The 69th New York Infantry was recruited in New York City as one of the regiments of the famous Irish Brigade, which consisted of Irish immigrants. During the Maryland Campaign, the Irish Brigade was under the command of General Thomas F. Meagher. Leading off the fourth attack against the Sunken Road at Antietam, the 69th New York lost over 540 men in less than 5 minutes.

20th Maine

The 20th Maine was organized in the state of Maine and mustered into Federal service on August 29, 1862, just 6 days before the southern invasion of Maryland. During this Campaign, it was commanded by Colonel Adelbert Ames and was held in reserve at the Battle of Antietam.

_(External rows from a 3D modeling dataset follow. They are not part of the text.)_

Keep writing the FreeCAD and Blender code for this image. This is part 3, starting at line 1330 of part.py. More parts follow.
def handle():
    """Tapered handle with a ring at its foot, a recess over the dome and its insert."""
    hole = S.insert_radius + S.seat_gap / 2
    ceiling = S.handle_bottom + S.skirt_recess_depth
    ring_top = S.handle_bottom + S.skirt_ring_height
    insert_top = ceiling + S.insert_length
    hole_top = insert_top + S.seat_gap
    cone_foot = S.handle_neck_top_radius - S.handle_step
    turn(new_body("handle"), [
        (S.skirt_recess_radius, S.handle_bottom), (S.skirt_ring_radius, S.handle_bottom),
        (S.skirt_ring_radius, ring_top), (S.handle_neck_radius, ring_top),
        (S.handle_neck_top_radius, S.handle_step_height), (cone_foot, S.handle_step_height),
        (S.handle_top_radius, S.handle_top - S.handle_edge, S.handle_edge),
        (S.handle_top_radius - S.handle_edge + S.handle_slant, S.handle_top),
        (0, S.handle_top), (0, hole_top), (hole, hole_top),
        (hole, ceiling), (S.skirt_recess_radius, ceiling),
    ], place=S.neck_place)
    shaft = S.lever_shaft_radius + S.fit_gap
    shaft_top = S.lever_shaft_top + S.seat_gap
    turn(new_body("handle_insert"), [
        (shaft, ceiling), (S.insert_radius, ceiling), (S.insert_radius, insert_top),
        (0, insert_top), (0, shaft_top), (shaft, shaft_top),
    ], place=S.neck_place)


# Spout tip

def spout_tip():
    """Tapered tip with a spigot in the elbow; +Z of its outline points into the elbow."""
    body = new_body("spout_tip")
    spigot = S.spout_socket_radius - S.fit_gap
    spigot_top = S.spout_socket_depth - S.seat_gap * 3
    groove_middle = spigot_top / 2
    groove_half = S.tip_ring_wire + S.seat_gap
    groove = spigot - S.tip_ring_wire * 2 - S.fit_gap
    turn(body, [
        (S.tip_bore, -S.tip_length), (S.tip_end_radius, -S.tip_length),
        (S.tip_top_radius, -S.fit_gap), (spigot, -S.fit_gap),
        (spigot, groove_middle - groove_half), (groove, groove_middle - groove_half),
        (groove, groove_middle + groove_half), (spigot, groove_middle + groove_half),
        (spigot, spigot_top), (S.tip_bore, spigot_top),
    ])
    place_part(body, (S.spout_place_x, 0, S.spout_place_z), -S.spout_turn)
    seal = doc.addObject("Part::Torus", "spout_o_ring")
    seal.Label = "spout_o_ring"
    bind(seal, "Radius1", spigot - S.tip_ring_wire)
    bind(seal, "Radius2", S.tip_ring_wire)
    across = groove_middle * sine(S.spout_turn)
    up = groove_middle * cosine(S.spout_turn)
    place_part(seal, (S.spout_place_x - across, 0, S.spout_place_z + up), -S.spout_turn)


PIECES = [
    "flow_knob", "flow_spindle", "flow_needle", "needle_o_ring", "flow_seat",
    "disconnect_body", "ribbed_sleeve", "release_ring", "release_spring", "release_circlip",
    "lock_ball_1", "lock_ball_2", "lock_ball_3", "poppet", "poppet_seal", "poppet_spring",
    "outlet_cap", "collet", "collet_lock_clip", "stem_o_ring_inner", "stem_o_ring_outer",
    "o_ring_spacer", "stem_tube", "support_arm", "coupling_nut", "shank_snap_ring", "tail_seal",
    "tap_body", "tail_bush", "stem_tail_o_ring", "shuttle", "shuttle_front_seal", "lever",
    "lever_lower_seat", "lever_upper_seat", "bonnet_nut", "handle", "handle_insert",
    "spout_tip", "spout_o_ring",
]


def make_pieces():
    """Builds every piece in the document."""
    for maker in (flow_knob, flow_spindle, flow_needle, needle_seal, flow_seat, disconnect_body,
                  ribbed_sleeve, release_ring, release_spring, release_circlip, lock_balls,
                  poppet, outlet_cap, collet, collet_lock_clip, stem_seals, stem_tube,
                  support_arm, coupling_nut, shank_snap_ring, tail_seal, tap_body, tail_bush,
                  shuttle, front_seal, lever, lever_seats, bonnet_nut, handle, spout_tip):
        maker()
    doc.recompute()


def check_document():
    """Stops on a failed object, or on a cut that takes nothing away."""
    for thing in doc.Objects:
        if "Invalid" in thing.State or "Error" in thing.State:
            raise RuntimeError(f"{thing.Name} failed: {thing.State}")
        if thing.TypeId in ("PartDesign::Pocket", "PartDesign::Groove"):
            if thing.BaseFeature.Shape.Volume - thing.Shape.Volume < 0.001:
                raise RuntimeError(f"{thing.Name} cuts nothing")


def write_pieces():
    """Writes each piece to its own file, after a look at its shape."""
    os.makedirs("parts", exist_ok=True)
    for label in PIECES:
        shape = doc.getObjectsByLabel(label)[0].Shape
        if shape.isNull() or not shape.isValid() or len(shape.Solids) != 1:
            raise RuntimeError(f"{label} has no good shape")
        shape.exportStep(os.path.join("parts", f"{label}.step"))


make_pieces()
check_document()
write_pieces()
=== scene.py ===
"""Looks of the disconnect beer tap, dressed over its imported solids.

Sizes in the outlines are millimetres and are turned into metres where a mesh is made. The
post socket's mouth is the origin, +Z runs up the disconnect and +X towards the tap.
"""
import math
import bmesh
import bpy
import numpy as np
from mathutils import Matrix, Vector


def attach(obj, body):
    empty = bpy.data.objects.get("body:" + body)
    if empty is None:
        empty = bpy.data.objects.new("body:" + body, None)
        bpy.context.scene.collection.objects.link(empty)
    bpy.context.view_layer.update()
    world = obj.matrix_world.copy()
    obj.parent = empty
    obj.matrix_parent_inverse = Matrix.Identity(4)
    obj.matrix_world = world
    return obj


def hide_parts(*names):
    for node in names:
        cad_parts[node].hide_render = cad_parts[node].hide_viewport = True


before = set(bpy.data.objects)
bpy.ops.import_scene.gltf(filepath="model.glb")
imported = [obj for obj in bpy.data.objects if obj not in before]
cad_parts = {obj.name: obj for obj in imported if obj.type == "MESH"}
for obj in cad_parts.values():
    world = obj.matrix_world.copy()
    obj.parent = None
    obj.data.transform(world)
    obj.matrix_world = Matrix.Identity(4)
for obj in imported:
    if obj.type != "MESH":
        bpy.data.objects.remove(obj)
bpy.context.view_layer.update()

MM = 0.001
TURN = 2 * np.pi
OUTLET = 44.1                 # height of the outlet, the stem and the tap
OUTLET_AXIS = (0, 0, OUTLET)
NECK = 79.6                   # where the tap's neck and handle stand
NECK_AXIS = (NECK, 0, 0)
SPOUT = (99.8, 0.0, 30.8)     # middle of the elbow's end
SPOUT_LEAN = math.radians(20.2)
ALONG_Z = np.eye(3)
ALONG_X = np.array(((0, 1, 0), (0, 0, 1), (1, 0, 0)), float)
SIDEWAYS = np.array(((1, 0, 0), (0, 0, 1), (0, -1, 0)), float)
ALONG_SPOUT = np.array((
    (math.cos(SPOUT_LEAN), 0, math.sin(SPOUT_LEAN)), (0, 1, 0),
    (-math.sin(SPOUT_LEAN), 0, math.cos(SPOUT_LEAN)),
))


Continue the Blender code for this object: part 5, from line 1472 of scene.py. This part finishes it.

The regiment became famous for its defense of Little Round Top at the Battle of Gettysburg, in July 1863.

6th Wisconsin

The 6th Wisconsin Infantry was raised at Madison, Wisconsin, and mustered into Federal service on July 16, 1861. It spent most of the war as a part of the famous Iron Brigade in the Army of the Potomac. During the Maryland Campaign, the 6th attacked Turner’s Gap in the Battle of South Mountain and then suffered horrible casualties battling the Texas Brigade in Miller’s cornfield at Antietam.

114th Pennsylvania

The 114th Pennsylvania started as a small company of men called “Zouaves d’Afrique”, which served while attached to other regiments. They were notable for their colorful Americanized version of the Zouave uniform. During the Maryland Campaign, the Zouaves d’Afrique were attached to the 2nd Massachusetts and fought at Miller’s Cornfield and the East Woods.

2nd United States Infantry

The 2nd U.S. Infantry Regiment was a regular regiment in the United States Army that has served for more than two hundred years. The regiment was assigned to the Army of the Potomac and fought in engagements such as Manassas, Antietam, Chancellorsville, Fredericksburg, and Gettysburg. At the Battle of Antietam, the regulars held the Middle Bridge over Antietam Creek. They advanced towards the Confederate-held town of Sharpsburg late in the afternoon, before being recalled to their lines.

Things to come – Confederate Update

We’ve already got our sights firmly fixed on the first major update to the Drill Camp: The Confederate counterpart. This update will more than double the playable area as well as add a Confederate drill camp along with 5 playable confederate regiments and 4 classes (Private, NCO, Flag Bearer & Officer) to match that of the, now available, Union experience. This content update will most likely happen at the same time as our Captain tiered backers gets access to the Drill Camp. We’ll be talking more about featured regiments and map details regarding the Confederate update in a later field report. For now, here’s a small teaser showing some of the Confederate playable area – too bad the cameras back then weren’t exactly perfect at capturing vast distances!

Berdan Sharpshooters Preview

Based off the name of a very popular weapon for marksmen at the time, the Sharps rifle, Sharps Shooters became renowned both in the Northern and Southern ranks. To the north, you had the example of the exclusive 1st and 2nd US Sharp Shooters, under the command and originator of Hiram Berdan. Well known for their green uniforms, they were often outfitted with some of the most advanced weapons of the time, such as the J. F. Target Rifle, the Colt Repeating Rifle, and the Sharps Infantry Rifle. Similarly armed and just as fearsome were the myriad ranks of Confederate Sharpshooters, which were often less formally gathered. In the north, perspective marksmen took part in shooting competitions where they had to shoot within a ten-inch radius on a plate or pie tin. In the South, the marksmen regiments were started in response to the threat of their northern counterparts, and starting in April 1862 several battalions were called to be raised from a selected few within the ranks. Unlike the 1st and 2nd USSS, the outfitting of the southern sharpshooters was rather limited, though some had the benefit of weapons such as the Whitworth, other imports, and those captured from Northern units. Despite such shortfalls, they continually proved the equals of the green-clad northerners, such as with the death of US General John Sedgewick at Spotsylvania.